20 oct. 2024

De por qué seguimos fracasando

Los españoles y portugueses que llegaron a América no cruzaron el océano buscando gloria para sus imperios ni evangelizar hombres y mujeres ajenos a su fe; estos fueron efectos colaterales de su odisea. Su motivación era hacerse ricos. Y con ese fin pactaron, combatieron o engatusaron a los nativos americanos para quedarse con su oro, sus tierras y, de última, con ellos mismos, como mano de obra esclava. Con ese espíritu extractivista y en el marco de notorias y vergonzosas diferencias de clase nacieron las instituciones latinoamericanas.
Los ingleses, franceses y holandeses que arribaron al norte del continente llegaron con igual codicia y las mismas miserables intenciones de rapiñar y esclavizar nativos, pero se dieron de narices con una realidad muy distinta. No había allí imperios organizados como los de los incas y los aztecas ni oro ni plata y si no conseguían comerciar con los nativos para que les facilitaran, casi por caridad, algunas provistas básicas, morirían de hambre. De hecho, las primeras expediciones tuvieron ese trágico epílogo.

Aquellos expedicionarios debieron asumir en algún momento que no les quedaba sino trocar soldados por agricultores, carpinteros y artesanos. Y esos fueron los colonos que dieron vida a las primeras aldeas del norte. Cuando los capitanes y los representantes de la Corona pretendieron establecer leyes de corte feudal a la manera de los conquistadores latinos, la mayoría de aquellos laburantes se sublevaron. A regañadientes, la élite debió aceptar un reparto más o menos equitativo de las tierras. No habría ciervos para explotar sus latifundios ni una generosa ración de nativos que les oficiara de esclavos. Los colonos serían propietarios de su propia finca. En ese marco y bajo ese revolucionario espíritu de equidad nacieron las instituciones angloamericanas.

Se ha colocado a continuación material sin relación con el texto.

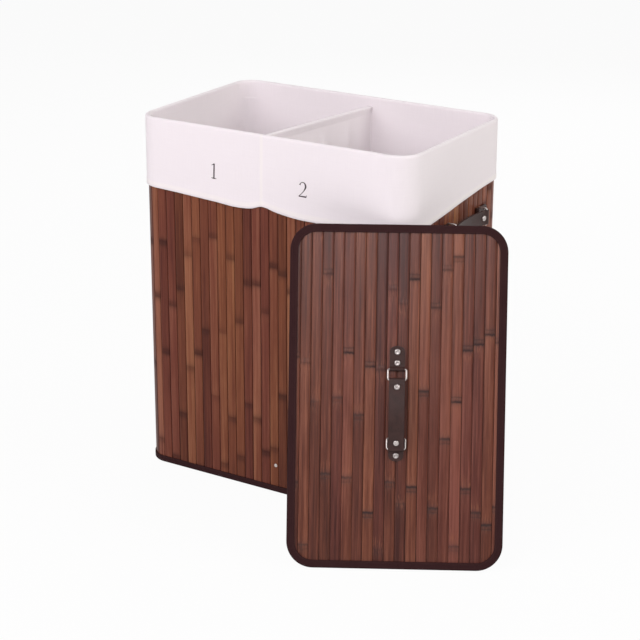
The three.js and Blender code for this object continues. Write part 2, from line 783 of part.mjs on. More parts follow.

Esto es apenas un apretado resumen de la primera parte del libro Por qué fracasan los países: Los orígenes del poder, la prosperidad y la pobreza, de los profesores de economía Daron Acemoglu (del MIT) y James Robinson (de Harvard), ambos ganadores del Premio Nobel de Economía de este año. Acemoglu y Robinson aportan una serie de datos estadísticos sorprendentes que dan cuenta de cómo fueron evolucionando las economías de las Américas anglosajona y Latinoamericana, con una diferencia notable y creciente desde el vamos; diferencia que para ellos es la consecuencia inevitable del tipo de instituciones que forjaron en cada región.

Básicamente, las instituciones latinoamericanas perpetuaron los privilegios de la clase dominante y se constituyeron en herramientas de un poder político y económico concentrado en pocas manos. Obviamente, en Estados Unidos también había grupos de poder político y económico, pero las instituciones habían cobrado mayor independencia y los jueces y fiscales se perfilaban ya como árbitros imparciales. Los ciudadanos tenían razones para creer en sus instituciones. Y esto tuvo consecuencias.

Los datos estadísticos son realmente sorprendentes. Mientras que en Estados Unidos el número de bancos crecía de manera exponencial ampliando de manera notable las posibilidades de conseguir financiamiento, en México eran poquísimos y estaban en manos de familias vinculadas al poder político de turno. En Estados Unidos había una fiebre de ideas e inventos que conseguían patente oficial (por cierto, la mayoría de los inventores eran de clase media o baja), mientras sus vecinos del sur veían como cualquier proyecto original quedaba en manos de la oligarquía o de las cúpulas políticas.

El libro hace un repaso de diferentes casos de países distintos a lo largo y ancho del planeta. Y en todos ellos hay una misma línea comunicante: Las instituciones públicas sólidas y de notoria credibilidad son las que permiten un mayor desarrollo de las economías. La democracia sustentada en este tipo de instituciones no es solo una garantía de derechos, sino es la condición más importante para que se genere riqueza y prosperen las naciones.

Parece una obviedad, pero es necesario recordarlo cada tanto. De nada nos sirve alcanzar el grado de inversión o mantener equilibrios macroeconómicos si seguimos degradando las instituciones, convirtiéndolas en instrumentos de impunidad para los amigos y de persecución y garrote para los detractores. Sin instituciones creíbles solo podemos esperar el crecimiento mediocre que hoy tenemos, lindo para la foto, pero absolutamente insuficiente para salir del oscuro y triste rincón de los países fracasados.